Bref, le tourisme spatial est l’emblème parfait de notre époque: inutile, polluant, élitiste et parfaitement déconnecté de toute logique de survie collective.

Une époque où l’on confond progrès et caprice, où quelques ultra-riches s’amusent pendant que la planète crame, et où l’on ose appeler «aventure humaine» ce qui n’est qu’un gigantesque doigt d’honneur lancé depuis l’espace… mais pour l'« avancement des femmes » bien sûr.

«Si un vol spatial exclusivement féminin était affrété, disons, par la NASA, cela pourrait représenter l’aboutissement de plusieurs décennies d’investissements sérieux en appui aux astronautes féminines. (En 2019, la NASA a dû annuler avec embarras une sortie extravéhiculaire entièrement féminine après s’être rendu compte qu’elle ne disposait pas d’un nombre suffisant de combinaisons à leur taille.) Un vol spatial exclusivement féminin de Blue Origin ne signifie qu’une chose: plusieurs femmes ont accumulé suffisamment de capital social pour être amies avec Lauren Sánchez», comme le disait Amanda Hess dans le New York Times.

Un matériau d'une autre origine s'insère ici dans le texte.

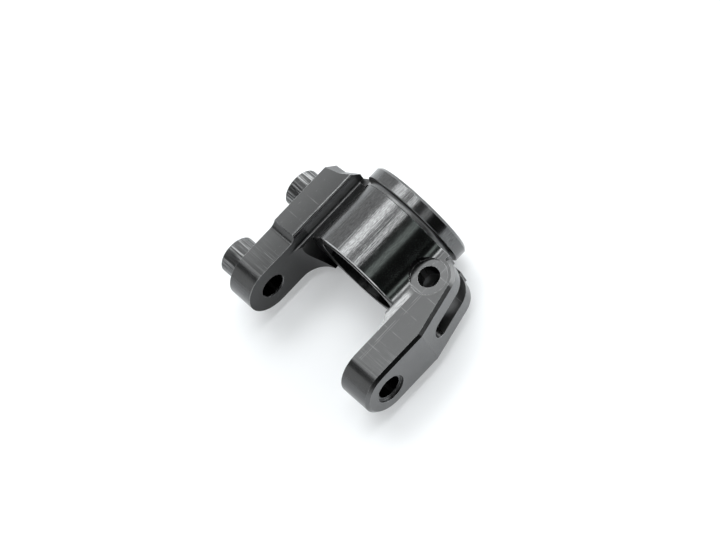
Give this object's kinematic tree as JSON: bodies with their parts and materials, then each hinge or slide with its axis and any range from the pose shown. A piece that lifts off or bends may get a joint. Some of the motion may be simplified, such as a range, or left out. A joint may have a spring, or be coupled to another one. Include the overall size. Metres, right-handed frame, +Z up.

Et ces jours-ci, rappelons-le, on licencie des femmes travaillant à la NASA et on retire leur biographie officielle du site Web.

Mais plus question de manquer de combinaisons féminines… Lauren Sanchez s’en est occupée! Elle a fait appel au duo de designers de mode derrière la marque Monse (qui avait aussi créé sa tenue pour le MET Gala). Le résultat: un hybride entre une combinaison de motocross et les combipantalons Viva Las Vegas d’Elvis Presley qui remet le «ass» dans astronautes! C’est Katy Perry qui l’a dit!

Parlant de fesses, je me suis longuement demandé ce que faisait la famille Kardashian sur le site du décollage, puis j’ai appris que Mme Sanchez portait des sous-vêtements SKIMS sous son look interstellaire!

Pourquoi je vous parle de mode? Parce qu’une campagne pub qui a comme objectif de rendre le tourisme spatial accessible «pour tous» (c’est ce que la productrice Kerrianne Flynn a partagé en pleurant à la sortie de la capsule) – incluant les grandes oubliées de l’espace – doit aussi passer par le vêtement… parce que les femmes, c’est bien connu, on aime ça la guénille!